Personne
n’est à priori prêt pour « Twin Peaks ». Car Twin Peaks n’est pas une
destination, sinon cette ville ne serait pas imaginaire. Twin Peaks est une
trajectoire. Un trajet à postériori.
« Twin
Peaks » c’est une série télévisée et un film de cinéma.
Le
second est le « prequel » de la première.
On
le pressent, quelque chose dans le corpus « Twin
Peaks » fonctionne à l’envers. D’ailleurs, il y a quelque chose dans
« Twin Peaks » qui nous arrive de loin. Peut-être de « Carnival
of souls », film de fantômes indépendant à très petit budget, tourné par
Herk Harvey en 1962 et précurseur d’un certain nombre de films fantastiques à
la destinée commerciale plus enviable, de « La nuit des morts-vivant"
(1968) de George A. Romero à « Sixième sens » (1998) de Night M.
Shyamalan. Ce « quelque chose » est difficile à définir mais peut
tout de même se situer, approximativement : entre la profondeur et la
surface. Autrement dit, et c’est là un principe fondateur du cinéma, entre le
champ et le cadre.
Concrètement,
entre la chute et la surface rapidement refermée de l’eau.
Un
cinéaste, quel qu’il soit, travaille toujours entre bi-dimensionnalité
manifeste et troisième dimension illusionniste. Ainsi, un corps de cinéma se
présente-t'-il d’abord pour ce qu’il est : une représentation, non pas
quelqu’un mais son image.
Soit
Laura Palmer, prototype de la « queen prom » américaine bon teint. Et
comme de juste, tout le monde aime Laura – corps enviable et à priori circonscrit
par des catégories simplistes – à Twin Peaks, petite ville perchée de l’état de
Washington. C’est même là qu’est le problème. Car quelqu’un a pourtant tué
l’adolescente retrouvée emballée dans une bâche au petit matin.
Une
enquête s’ouvre donc, sous l’égide du shérif Harry Truman bien vite acoquiné
avec l’agent du FBI Dale Cooper. Et qu’est-ce qu’une enquête sinon une
tentative pour donner une troisième dimension, une profondeur à une image par
définition plate – Laura reine de beauté du collège de Twin Peaks avec
meilleure amie très sage et petit copain un rien rebelle.

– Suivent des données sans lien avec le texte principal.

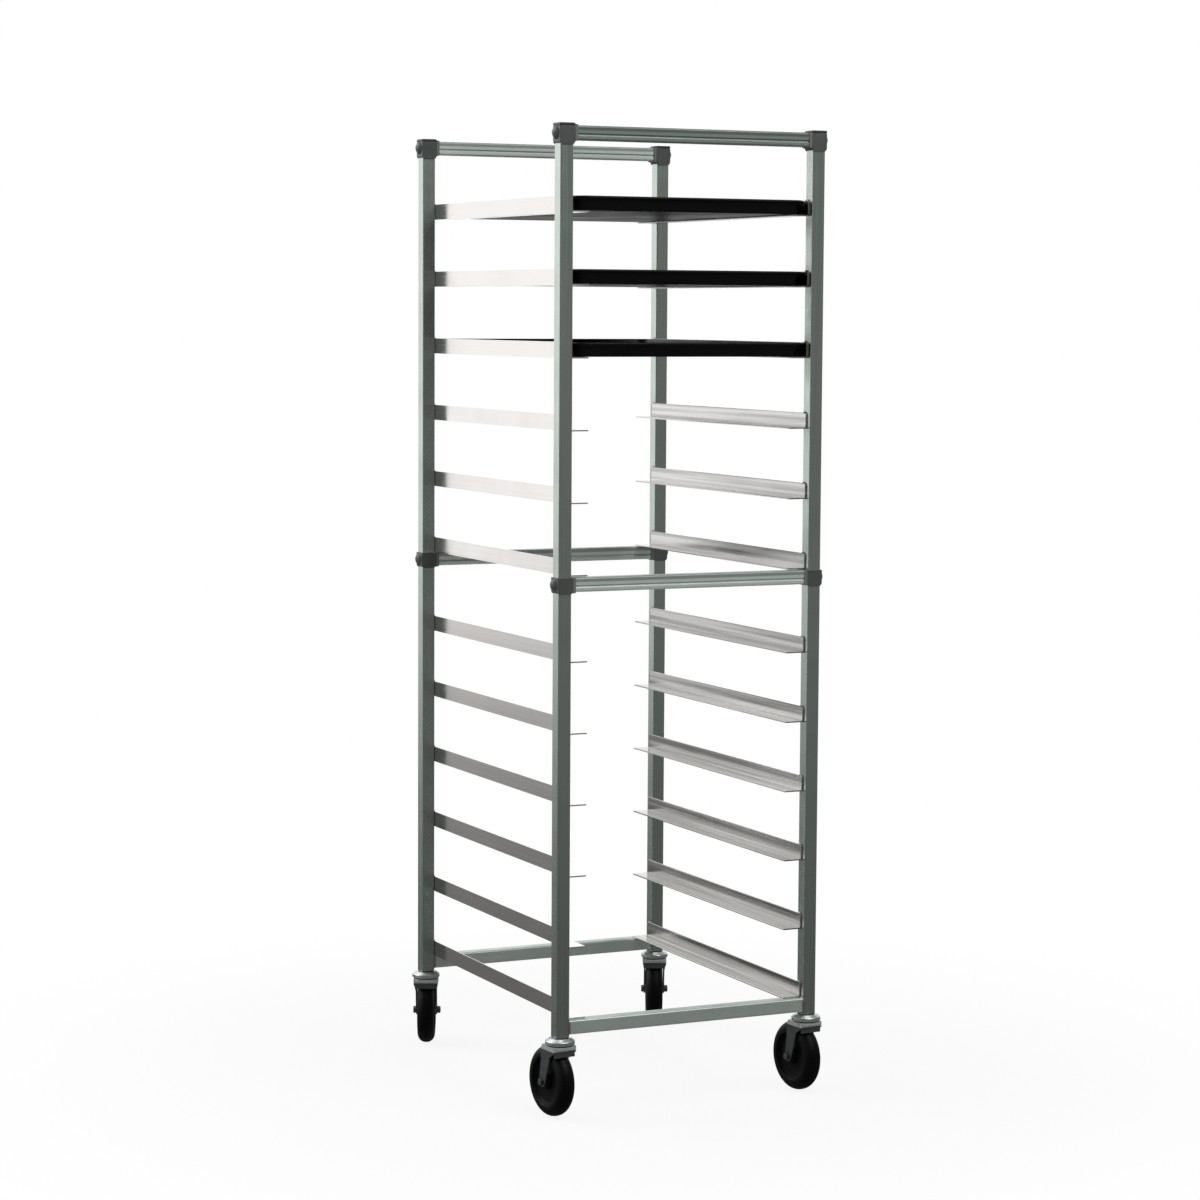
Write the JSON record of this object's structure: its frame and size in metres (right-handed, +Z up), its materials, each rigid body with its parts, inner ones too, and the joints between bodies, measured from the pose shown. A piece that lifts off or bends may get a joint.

Mais accéder à la
troisième dimension ne va jamais de soi au cinéma et cette difficulté est à
fortiori décuplée à la télévision. En effet, si le cinéma, du fait des larges dimensions
de son image, est à même de traiter avec la profondeur suggérée de l’espace, le
petit écran de la télévision lui préfère en général la simple réalité de la
platitude de l’image.
Enquête
sur une image donc. Sur la force d’une image. Voilà qui revient à investiguer
la notion même d’absence, celle de Laura qui, en n’existant plus que sous forme
d’images éparses, pèse pourtant de toute sa présence sur la série.
Si
le cinéma est bien cet art du mouvement qu’il prétend être, alors les questions
auxquelles s’affrontent les enquêteurs reviennent à se demander :
qu’est-ce que la mort met en mouvement à Twin Peaks ? Quel est ce mouvement
particulier du cinéma lui-même – reconstitué à partir de photogrammes inertes –
pour le spectateur ? Car c’est lui qui est visé, c’est bien nous qui
sommes l’enjeu en dernière instance de la mise en scène de cinéma. A travers
l’apprentissage de Dale Cooper à Twin Peaks, c’est à la fabrication d’un
spectateur qualifié qu’aspire le dispositif de la série. Mais qualifié pour
faire quoi ?
Pour
(ré)apprendre à voir sans doute, tout au long de trente épisodes, avant de
pouvoir accéder à la scène de crime, soit le film, c'est-à-dire à pouvoir la
soutenir par un regard réclamant de notre part quelque singulière qualité de
perception. Percevoir n’est pas regarder. Il s’agira d’apprendre à percer – la
surface présente – et à voir – la profondeur absente.
Car
à l’image, la profondeur est un problème. Puisque la profondeur – et c’est ce
que le cinéma s’emploie la plupart du temps à nous faire oublier – est une
illusion. Le monde du cadre et celui du champ diffèrent donc sensiblement. Ils
ne coïncident que rarement. Et lorsque cela se produit à Twin Peaks, le pire
est à craindre. C’est depuis la profondeur de champ que nous parvient la
nouvelle de la mort de Laura. La profondeur c’est le tréfond, c’est le dessous
de la trop évidente platitude matérielle de l’image télévisuelle, c’est
l’envers d’un décor ostensiblement archétypique de l’Amérique non pas profonde
mais bel et bien superficielle, celle des soap-operas et consort...
La
profondeur est ainsi une sorte de refoulé qui hante les images de « Twin
Peaks ». C'est la pulsion, le plaisir absolu de la pulsion, la jouissance,
sans limites d’aucune sorte, de la pulsion qui se donne à voir en remontant
depuis le fond du champ pour venir prendre possession du cadre, de l'image dans
son ensemble. Et ce plaisir, dans la petite société puritaine qui est ici
décrite, ne peut pas signifier autre chose que le Mal.
Cette
figure du Mal, qu'incarne dans une certaine mesure le personnage de Bob, repose
sur l'illusion de la troisième dimension. Bob remplit une fonction maléfique de
l’ordre du résidu psychique qui advient et revient depuis le fond du champ et
permet à la mort de contaminer la vie. Le cinéma peut cela car il est l’art des
fantômes, l’art de l’enregistrement de la trace résiduelle – lumineuse – des
corps.
Pour
le dire brutalement, la profondeur est ce sas par lequel le mal fait irruption.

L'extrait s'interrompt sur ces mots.